Wang Shuo has become one of the most provocative, influential, enchanting - and widely read - writers in China. He romanticizes young alienated rebels in much the same way that Jack Kerouac did. He explores the paradoxes and absurdities of society, as Joseph Heller and Kurt Vonnegut do. Instead of criticizing the Communists for being autocratic, he does what is far more devastating: he mocks them for being uncool.'
- New York Times Book Review
Playing for Thrills follows the investigation of a mysterious murder that took place more than ten years before. The chief suspect is the narrator of the novel who may or may not have committed the crime - even he isn't sure.
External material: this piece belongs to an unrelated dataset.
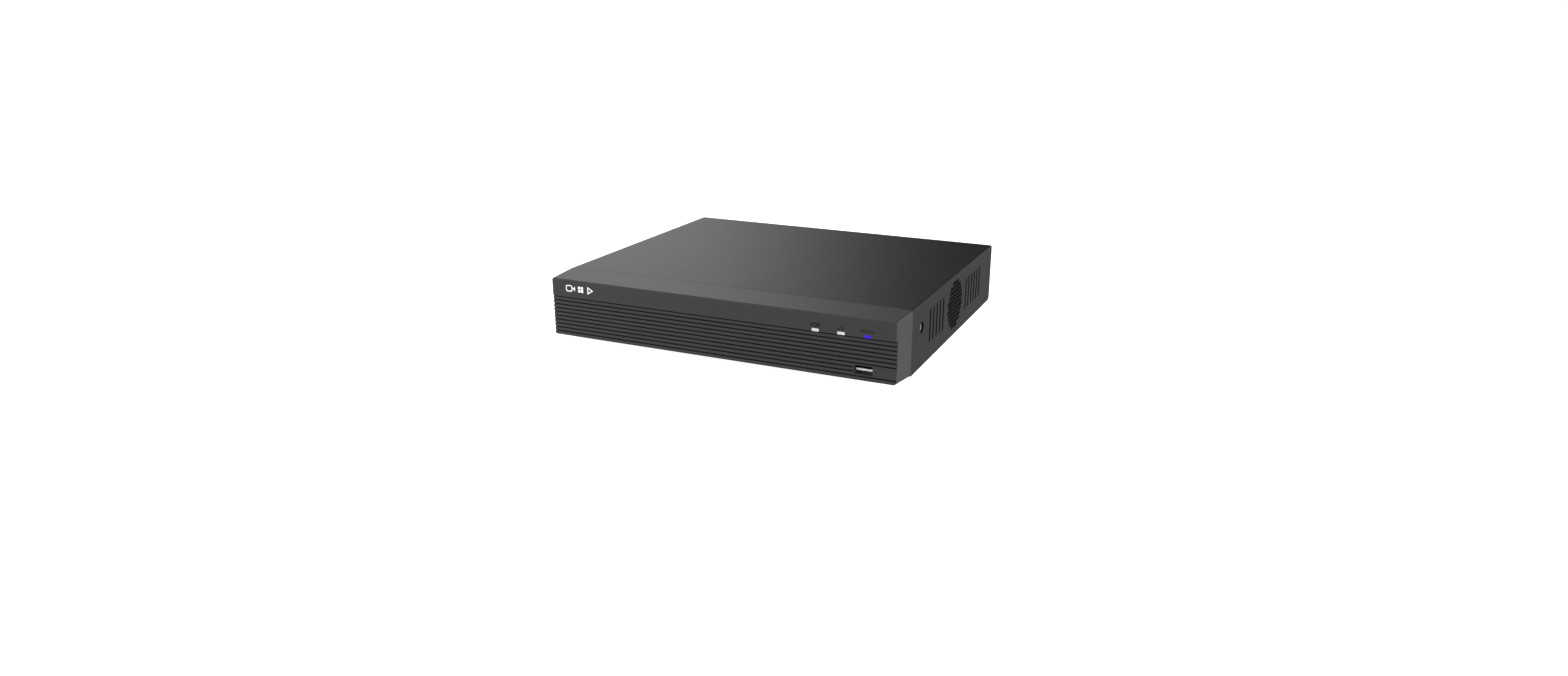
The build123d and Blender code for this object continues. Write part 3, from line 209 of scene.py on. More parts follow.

As our charismatic antihero careers around Beijing drinking beer and having sex, he tries to find someone who can remind him which girl he was with and what he was doing at the time of the murder. Suddenly the narrative explodes, and the reader is thrust into a countdown leading up to the crime itself. The result is a frightening, sometimes hilarious, always astonishing novel that is totally unlike anything ever published from China.
'The most brilliantly entertaining 'hardboiled' novel of the 90s... call it China noir. If you can imagine Raymond Chandler crossed with Bruce Lee (or maybe Richard Brautigan crossed with John Woo), that gives you the flavour... Most ultimately cool."